The minorities in Bangladesh, especially the Hindus, face large-scale discrimination and persecution. The properties of the minorities are grabbed, their places of worship are razed and various forms of violence and sexual exploitation are imposed on them.
Md. Rajib Hasnat Shakil in his report on the persecution of minorities in Bangladesh says: “An overwhelming 98.68% of the rape victims are minority, and rapists happen to be from the cadres of the ruling parties. Nearly 200 Hindu women were gang raped in Char Fashion, Bhola, in one night at a single spot. The police do not allow the minorities to press charges against the rapists, and if they insist, they are given a run around for a few days so the evidence of rape disappears, and then, the police officers themselves persecute them.”
According to a 2014 human rights report, at least 1699 temples have been destroyed in Bangladesh during 2013 and 2014. The recent killings of the atheist bloggers are well-known. But, what is not well known is that around 302 minorities have been killed and another 2900 have been physically assaulted during 2013 and 2014. Also, around 5000 families have been displaced from their lands during the same period.
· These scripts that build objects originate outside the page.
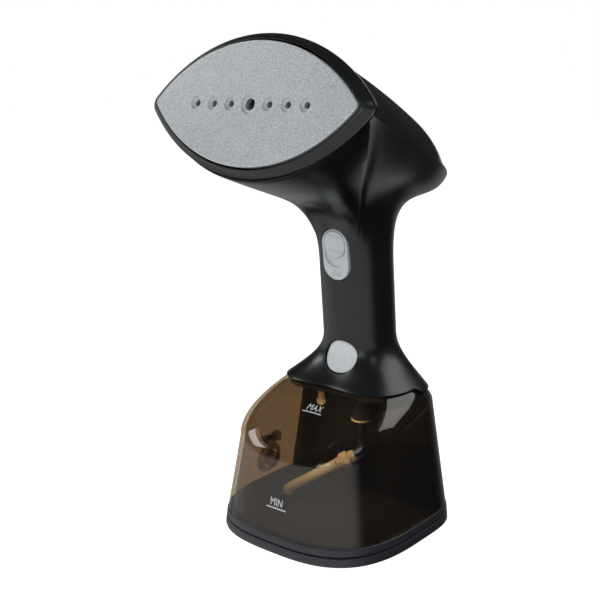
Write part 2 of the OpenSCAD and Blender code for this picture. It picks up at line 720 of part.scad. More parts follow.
// Valve that hangs from the tank's roof and takes the handle's nipple
module valve_housing() {
    color(c_black) translate([valve[0], valve[1], 0]) {
        translate([0, 0, 58]) ring_rod(5.4, 4.6, 18, 36);
        translate([0, 0, 56]) ring_rod(5.4, 2.2, 2, 36);
        translate([0, 0, 55]) ring_rod(5, 2.2, 1, 36);
    }
}

module valve_seal() {
    color([0.5, 0.1, 0.1]) translate([valve[0], valve[1], 58.2]) ring_rod(4.4, 2.6, 2.4, 36);
}

connector_at = [1.5, 8, 33];
union_dir = [0.676, 0.568, 0.469];
module suction_pipe() {
    color([0.15, 0.14, 0.13]) tube([for (k = [0:6]) bow([valve[0], valve[1], 54.9],
        [valve[0], valve[1], 44], connector_at + 11 * union_dir,
        connector_at + 6.5 * union_dir, k / 6)], 2.1);
}

// Winged union between the pipe and the hose
module hose_connector() {
    color(c_amber) translate(connector_at) rotate([0, 0, 40]) rotate([0, 62, 0]) {
        translate([0, 0, -6]) rod(3.4, 12, 28);
        translate([0, 0, -3]) rod(4.8, 5, 28);
        for (side = [-1, 1]) translate([0, side * 5.4, -1.4]) block([2, 5, 5.6]);
    }
}

hose_low = [-22.5, -15.5, 14.2];
module suction_hose() {
    start = connector_at - 6.3 * union_dir;
    color(c_amber) tube(concat([for (k = [0:6]) bow(start, start - 8 * union_dir,
        hose_low + [7, 6, 7], hose_low + [0, 0, 2], k / 6)], [hose_low - [0, 0, 0.4]]), 3.1, 12);
}

module strainer() {
    color([0.25, 0.22, 0.2]) translate([hose_low[0], hose_low[1], band_z + 0.2]) {
        rod(4.6, 2.2, 28);
        translate([0, 0, 2]) rod(3.4, 1.3, 28);
    }
}

module air_vent() {
    color(c_amber) translate([-20, 12, 61]) {
        rod(2, 12.9, 24);
        translate([0, 0, 1]) rod(2.9, 3, 24);
    }
}

// Lug on the tank's roof that the release button's tooth holds
module latch_lug() {
    color(c_black) translate([0, 0, seam_z]) {
        translate([latch_x, 3.4, 0]) block([8, 2.2, 8.2]);
        translate([latch_x, 4.5, 6.6]) block([8, 4.4, 1.8]);
    }
}

// Flap over the filler hole, hinged on a pin above it
hinge_r = 1.2;
hinge_up = 12.4;
hinge_out = 2.7;
module filler_cap() {
    color([0.16, 0.15, 0.15]) on_cap() difference() {
        union() {
            translate([0, 0, 0.4]) rod(9.4, 2, 48);
            translate([0, 9, 0.4]) block([9, 7, 2]);
            translate([-4.5, hinge_up, hinge_out]) rotate([0, 90, 0]) rod(2.2, 9, 32);
            translate([0, 0, -2.6]) rod(6.4, 3.2, 40);
        }
        translate([-6, hinge_up, hinge_out]) rotate([0, 90, 0]) rod(hinge_r + 0.05, 12, 32);
        translate([0, 0, -3]) rod(4.6, 3.6, 32);
    }
}

module filler_seal() {
    color([0.1, 0.1, 0.1]) on_cap() translate([0, 0, -2.9]) ring_rod(4.5, 2.5, 3, 32);
}

module filler_pin() {
    color(c_black) on_cap() {
        translate([-8.4, hinge_up, hinge_out]) rotate([0, 90, 0]) rod(hinge_r, 16.8, 32);
        for (side = [-1, 1]) translate([side * 6.6, hinge_up, 0.05]) block([3.4, 5, 4.4]);
    }
}

head_cover();
front_shell();
rear_shell();
spine_shell();
dock_plate();
plate_bezel();
steam_plate();
plate_gasket();
heater_block();
heating_element();
boiler_bracket();
bracket_screws();
thermostat();
thermal_fuse();
steam_inlet();
steam_hose();
control_board();
board_parts();
power_wires();
pump_frame();
pump_coil();
pump_tube();
pump_spring();
pump_plunger();
pump_grommets();
feed_hose();
water_nipple();
nipple_seal();
shell_screws();
cord_gland();
cord_clamp();
steam_switch();
switch_bracket();
steam_trigger();
trigger_spring();
lock_slider();
release_button();
release_spring();
button_guide();
tank_shell();
tank_band();
foot_ring();
foot_screws();
valve_housing();
valve_seal();
suction_pipe();
hose_connector();
suction_hose();
strainer();
air_vent();
latch_lug();
filler_cap();
filler_seal();
filler_pin();
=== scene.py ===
"""Builds the finished look of a hand-held garment steamer round its CAD frame.

Lengths in the shape's formulas are millimetres, with +Z up and the steam plate facing -Y.
"""

import json
import math

import bmesh
import bpy
from bpy.props import FloatProperty, FloatVectorProperty, PointerProperty
from mathutils import Matrix, Vector


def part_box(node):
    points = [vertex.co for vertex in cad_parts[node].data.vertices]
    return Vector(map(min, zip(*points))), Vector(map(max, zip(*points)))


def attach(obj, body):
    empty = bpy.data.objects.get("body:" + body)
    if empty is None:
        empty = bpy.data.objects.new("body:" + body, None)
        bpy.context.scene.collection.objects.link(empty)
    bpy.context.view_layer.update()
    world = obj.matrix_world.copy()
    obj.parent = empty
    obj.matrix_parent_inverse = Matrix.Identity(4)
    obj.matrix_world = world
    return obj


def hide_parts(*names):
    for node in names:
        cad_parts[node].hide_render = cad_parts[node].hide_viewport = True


bl_info = {
    "name": "Garment Steamer",
    "version": (1, 0, 0),
    "blender": (4, 5, 0),
    "location": "View3D > Sidebar > Steamer",
    "description": "Casings, steam plate, controls and clear water tank of a garment steamer",
    "category": "Add Mesh",
}

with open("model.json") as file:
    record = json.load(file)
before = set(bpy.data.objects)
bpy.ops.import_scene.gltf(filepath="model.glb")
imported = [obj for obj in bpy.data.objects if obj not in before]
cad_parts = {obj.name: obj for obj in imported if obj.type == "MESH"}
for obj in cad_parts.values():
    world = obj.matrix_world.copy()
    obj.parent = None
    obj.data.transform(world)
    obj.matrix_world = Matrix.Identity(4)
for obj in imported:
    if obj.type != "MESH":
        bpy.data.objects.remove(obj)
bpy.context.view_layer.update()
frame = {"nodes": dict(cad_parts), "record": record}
NODES = frame["nodes"]
MM = 0.001


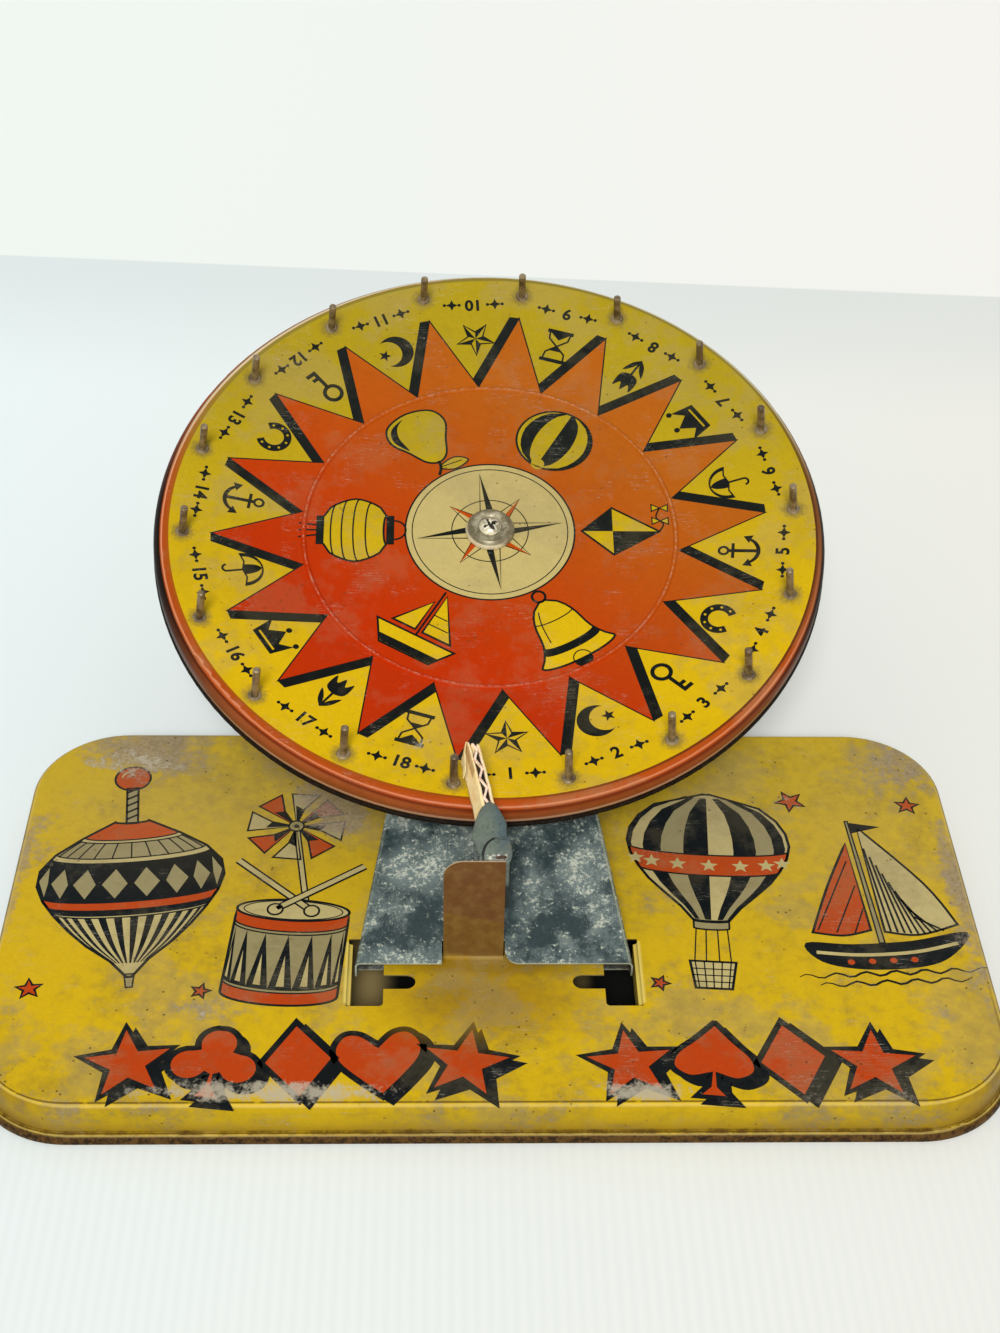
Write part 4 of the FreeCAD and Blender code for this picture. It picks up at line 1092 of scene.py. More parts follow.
def sailboat(pen):
    hull = smooth([(-25, -14), (-21, -22), (-8, -26), (10, -26), (21, -22), (29, -12), (10, -15),
                   (-10, -15.5)])
    pen.shape("black", hull, 0, 0.8)
    pen.line(smooth([(-22.5, -18), (-8, -20), (10, -19.6), (25, -16.4)], False), 1.3, "cream", 2)
    for x in range(-12, 16, 7):
        pen.fill("orange", circle(x, -23, 1.2, 14), 2)
    pen.shape("grey", [(-0.9, -15), (0.9, -15), (0.5, 44), (-0.5, 44)], 0, 0.5)
    main = smooth([(2, -10), (13, -12), (27, -8)], False) + smooth([(27, -8), (20, 12), (3, 41)], False)
    pen.shape("cream", main, 1, 0.8)
    for index in range(9):
        share = index / 9
        foot = (4 + 20 * share, -10 - 1.5 * math.sin(share * math.pi))
        head = (foot[0] * 0.45 + (2.6 + 4 * share) * 0.55, 30 - 38 * share)
        pen.line([foot, head], 0.7)
    jib = smooth([(-2.5, -9), (-12, -11), (-22, -9)], False)
    jib = jib + smooth([(-22, -9), (-13, 12), (-2.5, 33)], False)
    pen.shape("orange", jib, 1, 0.8)
    for seam in ([(-20, -8), (-4, 24)], [(-14, -9.5), (-3.5, 12)], [(-8, -10), (-3, 1)]):
        pen.line(seam, 0.5)
    pen.shape("black", [(0.6, 43), (11, 40.5), (0.6, 38)], 1, 0.4)
    for row, (left, right) in enumerate(((-30, 32), (-24, 26))):
        wave = [(left + step * 2, -28.5 - row * 4 + 1.0 * math.sin(step * 1.3))
                for step in range(int((right - left) / 2) + 1)]
        pen.line(wave, 0.8, taper=0.7)


def bold_shape(pen, outline):
    """A big orange shape with a black edge and a black shadow, as on a shop sign."""
    shadow = [(x + 2.6, y - 2.2) for x, y in outline]
    pen.fill("black", shadow, 0)
    pen.line(shadow, 1.6, layer=1, closed=True)
    pen.line(outline, 1.9, layer=3, closed=True)
    pen.fill("orange", outline, 2)


def heart_outline(size):
    half = [(0, -1.0), (0.45, -0.55), (0.92, 0.02), (1.0, 0.48), (0.74, 0.86), (0.36, 0.84), (0, 0.5)]
    right = smooth(half, False)
    return [(x * size, y * size) for x, y in right[:-1] + [(-x, y) for x, y in reversed(right)][:-1]]


def club_outline(size):
    """Three round leaves on a flared stalk."""
    right = (arc(0.52, -0.12, 0.44, -150, 90, 14) + arc(0, 0.5, 0.44, -20, 90, 8))
    stalk = [(0.36, -1.0), (0.12, -0.62), (0.1, -0.36)]
    half = stalk + right
    return [(x * size, y * size) for x, y in mirrored(half[:-1])]


def spade_outline(size):
    half = smooth([(0.1, -0.42), (0.5, -0.52), (0.86, -0.28), (0.8, 0.12), (0.4, 0.55), (0.02, 1.0)], False)
    stalk = [(0.36, -1.0), (0.12, -0.7)]
    return [(x * size, y * size) for x, y in mirrored(stalk + half)]


def sign_row(sheet):
    """Plain shapes along the tray's front edge, a little out of line."""
    diamond = [(0, -14.5), (10.5, 0), (0, 14.5), (-10.5, 0)]
    shapes = {
        "star": star(5, 14.2, 6.2, 0, -1),
        "diamond": diamond,
        "heart": heart_outline(12.8),
        "club": club_outline(13.6),
        "spade": spade_outline(13.8),
    }
    row = [(-104, -63.5, 8, "star"), (-79.5, -64, -7, "club"), (-56, -63.5, 5, "diamond"),
           (-33, -64, 6, "heart"), (-8.5, -63.5, -9, "star"),
           (38, -64, 6, "star"), (62, -63.5, -6, "spade"), (84.5, -63.5, 7, "diamond"),
           (107.5, -64, -5, "star")]
    for x, y, turn, name in row:
        bold_shape(Pen(sheet, x, y, turn), shapes[name])


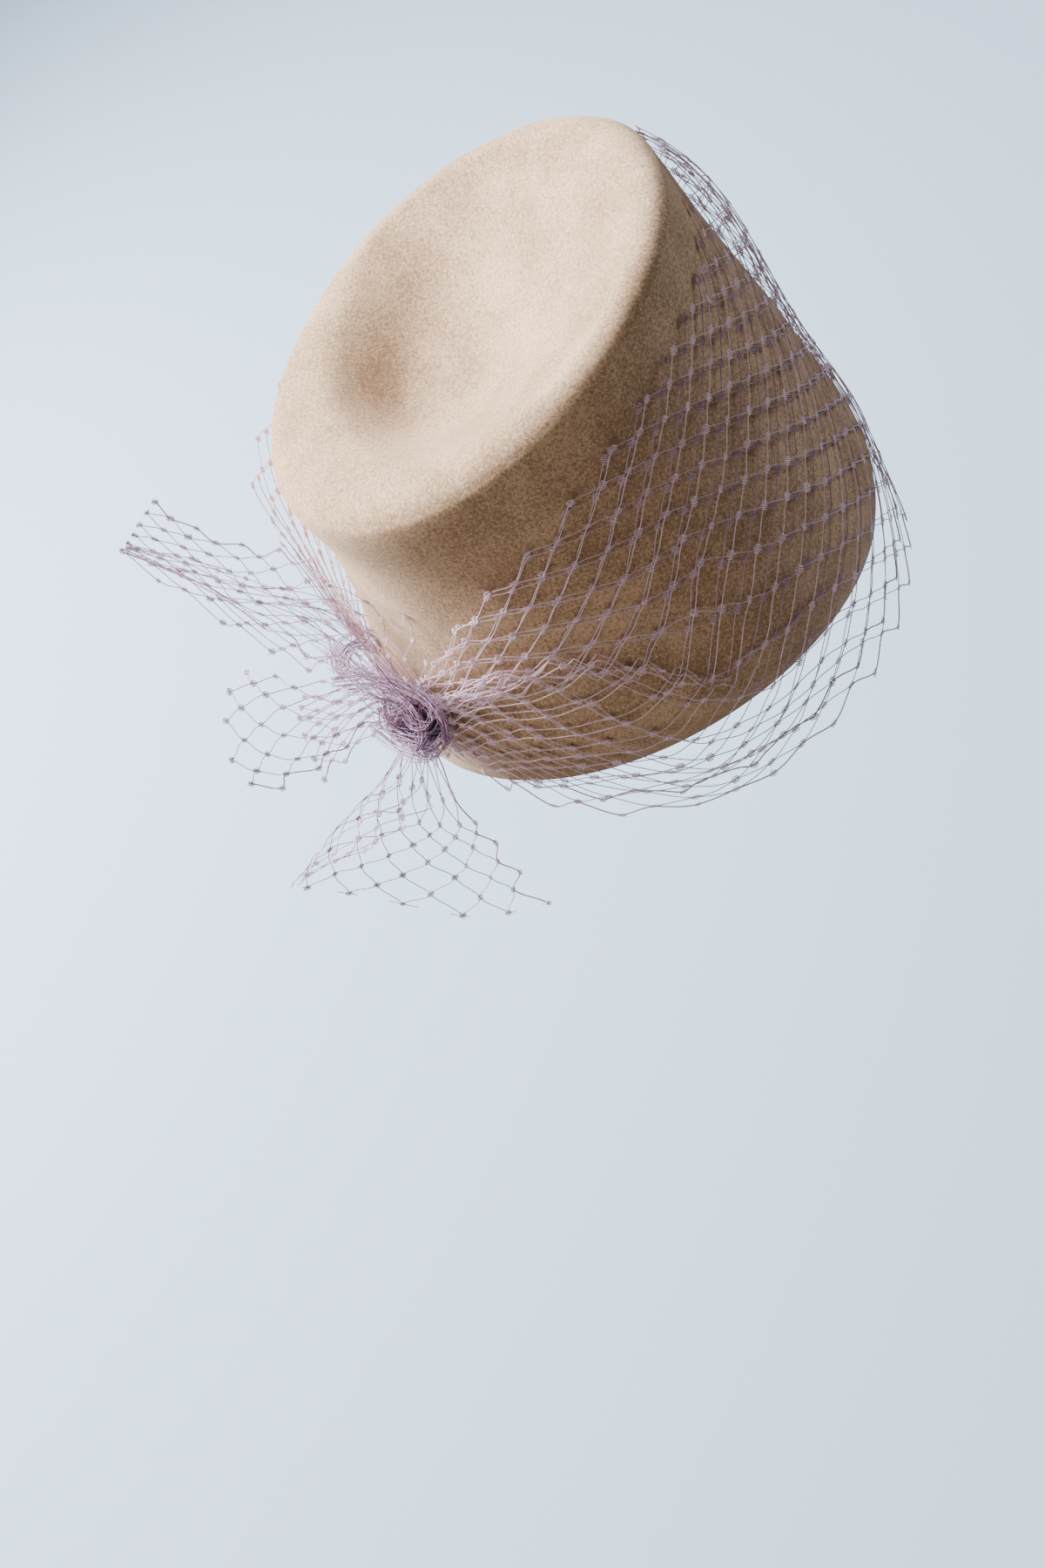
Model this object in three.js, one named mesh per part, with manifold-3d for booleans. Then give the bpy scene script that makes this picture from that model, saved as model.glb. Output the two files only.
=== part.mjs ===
// A sculptural felt toque with a French net veil gathered into a knot at the back.
// Millimetres, +Z up. The origin is the middle of the head opening, on the plane of the rim.
// The wearer faces -Y, so the tall end of the crown is at -Y and the wearer's right is -X.
// Places round the hat are given by their turn in degrees: 0 at the front, 90 on the wearer's right,
// 180 at the back, and negative turns on the wearer's left.
import * as THREE from 'three';
import Module from 'manifold-3d';

const FELT_THICKNESS = 2.4;
const NET_THICKNESS = 1.2;
const STRAND_WIDTH = 2.8; // a bundle of threads of the net
const SMALLEST_GAP = 4; // a smaller opening of the net is closed
const CLEARANCE = 0.3; // left between two pieces that touch
const KNOT_CLEARANCE = 1.2; // left between the knot and the lattices, whose threads lead into it

const CROWN_SEGMENTS = 60;
const OUTER_RINGS = 24;
const INNER_RINGS = 16;
const KNOT_SEGMENTS = 36;
const KNOT_ROOM_SEGMENTS = 24;
const KNOT_RINGS = 11;

const FELT_COLOR = 0xc9ac8a;
const VEIL_COLOR = 0xa68ea2;
const KNOT_COLOR = 0x927a8e;
const FELT_ROUGHNESS = 0.95;
const NET_ROUGHNESS = 0.8;

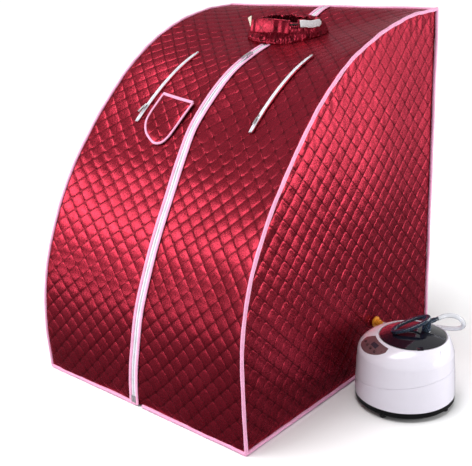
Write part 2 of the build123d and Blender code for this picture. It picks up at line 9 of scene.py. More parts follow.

These clearly depict a very disturbing picture of the condition of minorities in Bangladesh. They face persecution and discrimination in all aspects of life- political, economic, social, and religious. They receive support neither from the government nor from the society.
In the face of such life-threatening situations many minorities from both Pakistan and Bangladesh are forced to flee to India with the hope of survival and a better life. Many Hindus from Pakistan have come to India on a tourist visa but have refused to go back. According to one estimate, there are around two lakh Hindu and Sikh refugees from Pakistan, Bangladesh and Afghanistan who are living in India.
Therefore, the present decision by the Modi government will provide relief to large number of Hindus, Sikhs, Christians, and other persecuted minorities who have fled from Pakistan and Bangladesh. It is a humanitarian step taken in the right direction and the government must be congratulated for it.